For many fans, The Sentry: Fallen Sun has a story worse than even the Incredibly Lame Pun in the beginning. The story is that the Sentry, having been killed by Thor after giving in to his Superpowered Evil Side and threatening the universe and possibly even killing his wife, is remembered positively at his funeral. Rogue of the X-Men runs off distraught since, apparently, the Sentry was the only one she could touch. It is revealed that she slept with him; this is discussed in a single panel between Johnny Storm (The Human Torch) and Cyclops. (For a full analysis of why this sucks, see here.) The Thing admits that he hated the Sentry because he was a better man than he was for not killing the Wrecker, before he'd killed a group of schoolkids on a bus For the Evulz, which is out of character for the Thing, the Sentry, and the Wrecker. (Remember the reason for this funeral.) Tony Stark talks about how he was nothing but a drunk before the Sentry came along. Daredevil talks about how he was a good counsellor. Dr. Strange basically says that, for someone with the power of a million exploding suns, he taught him a lot about darkness. They pay their last respects. Stark gives them beer (despite that being a drunk bit), and they disperse. All these events were conveniently Retconned in and never shown. But the readers are supposed to empathize with the guy who nearly destroyed the world...
Reed Richards then finds the last letter from his BFF the Sentry with his Robot Buddy C.L.O.C., which implies that he may return. (This is why Marvel Comics should never do funeral storylines.) Honestly, the whole thing was nothing more to show how fabulous the Sentry was. We're told that the pivotal moments of the lives of the major Marvel heroes... Happened because of the Sentry, which he couldn't do without Retcons. All we saw of him in life was his being agoraphobic and schizophrenic and being Achilles in His Tent when the shit hit the fan. At least Paul Jenkins clearly showed us what he was intended to be: a Gary Stu, whose claim to greatness was Remember the New Guy with a failed attempt of Too Good for This Sinful Earth... which makes less sense when you consider that he ripped Spider-Man villain Carnage in half and did the same to Ares after he went crazy. Even in death, some bullshit about the greatness that is the Sentry comes to light.
In Ultimate Fantastic Four, evil zombie counterparts of the eponymous team are locked up in a high security cell. Evil!Mister Fantastic tells the guards that he converted a ballpoint pen into a teleporter and is about to set the team free. The four disappear, and the guards think they are gone and open the door to the cell. What they planned to do if it had been a teleporter is unknown.
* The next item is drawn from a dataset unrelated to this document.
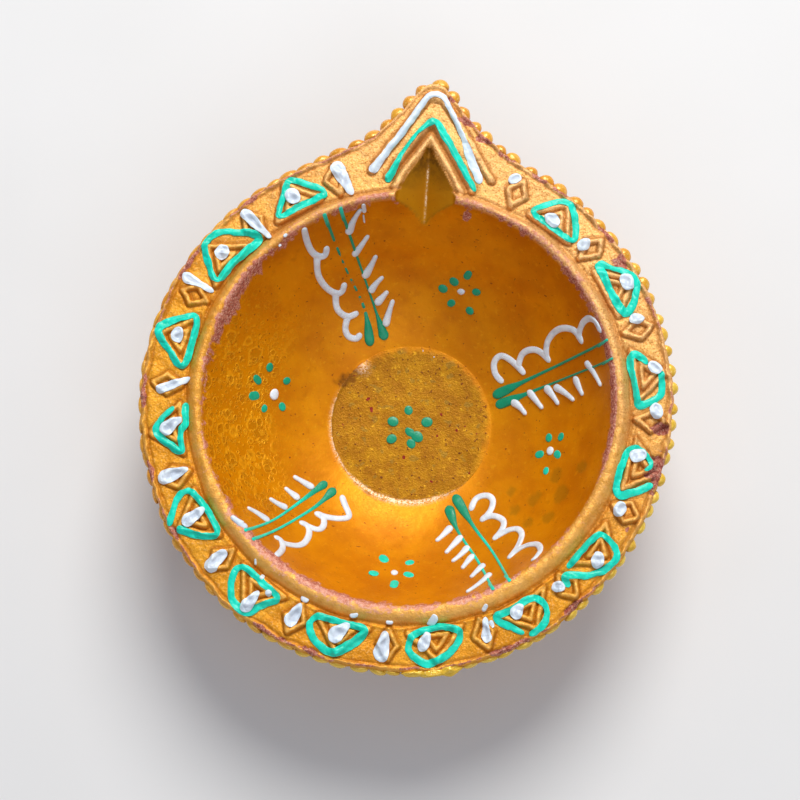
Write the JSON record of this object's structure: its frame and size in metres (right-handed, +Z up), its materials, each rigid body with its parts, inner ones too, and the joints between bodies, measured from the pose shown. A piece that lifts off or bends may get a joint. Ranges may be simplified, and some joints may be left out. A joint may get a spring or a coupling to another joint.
{
  "type": "diya oil lamp",
  "caption": "Round painted clay oil lamp bowl with a pointed wick spout, a moulded beaded rim and raised piped paint decoration.",
  "frame": {"origin": "centre of the foot's flat resting face, on the bowl's axis", "axes": "+Z up along the bowl's axis, +Y towards the wick spout, +X across the bowl"},
  "size_m": [0.0815, 0.092, 0.0252],
  "materials": {
    "painted_clay": "pearl gold-orange paint over fired terracotta, satin",
    "turquoise_paint": "thick piped acrylic, glossy",
    "white_paint": "thick piped acrylic, satin gloss"
  },
  "bodies": {
    "root": {"clay_body": "painted_clay", "diamond_drop_01": "white_paint", "diamond_drop_02": "white_paint", "diamond_drop_03": "white_paint", "diamond_drop_04": "white_paint", "diamond_drop_05": "white_paint", "diamond_drop_06": "white_paint", "diamond_drop_07": "white_paint", "diamond_drop_08": "white_paint", "diamond_drop_09": "white_paint", "diamond_drop_10": "white_paint", "diamond_drop_11": "white_paint", "diamond_drop_12": "white_paint", "diamond_drop_13": "white_paint", "diamond_drop_14": "white_paint", "diamond_drop_15": "white_paint", "spout_chevron_turquoise": "turquoise_paint", "spout_chevron_white": "white_paint", "sprig_1_scallops": "white_paint", "sprig_1_stem_a": "turquoise_paint", "sprig_1_stem_b": "turquoise_paint", "sprig_2_scallops": "white_paint", "sprig_2_stem_a": "turquoise_paint", "sprig_2_stem_b": "turquoise_paint", "sprig_3_scallops": "white_paint", "sprig_3_stem_a": "turquoise_paint", "sprig_3_stem_b": "turquoise_paint", "sprig_4_scallops": "white_paint", "sprig_4_stem_a": "turquoise_paint", "sprig_4_stem_b": "turquoise_paint", "triangle_drop_01": "white_paint", "triangle_drop_02": "white_paint", "triangle_drop_03": "white_paint", "triangle_drop_04": "white_paint", "triangle_drop_05": "white_paint", "triangle_drop_06": "white_paint", "triangle_drop_07": "white_paint", "triangle_drop_08": "white_paint", "triangle_drop_09": "white_paint", "triangle_drop_10": "white_paint", "triangle_drop_11": "white_paint", "triangle_drop_12": "white_paint", "triangle_drop_13": "white_paint", "triangle_drop_14": "white_paint", "triangle_line_01": "turquoise_paint", "triangle_line_02": "turquoise_paint", "triangle_line_03": "turquoise_paint", "triangle_line_04": "turquoise_paint", "triangle_line_05": "turquoise_paint", "triangle_line_06": "turquoise_paint", "triangle_line_07": "turquoise_paint", "triangle_line_08": "turquoise_paint", "triangle_line_09": "turquoise_paint", "triangle_line_10": "turquoise_paint", "triangle_line_11": "turquoise_paint", "triangle_line_12": "turquoise_paint", "triangle_line_13": "turquoise_paint", "triangle_line_14": "turquoise_paint"}
  },
  "joints": []
}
But stopping a second to consider that one of the baddies involved could turn things and people invisible would have been a good idea.
It's not entirely outside the realm of possibility that Reed Richards could make a teleporter out of a pen, some hair and mashed potatoes. But the stupidity of opening the door immediately is not as bad as the fact that their holding cell doesn't have any readily accessible method of detecting otherwise invisible captives, given Sue's powers.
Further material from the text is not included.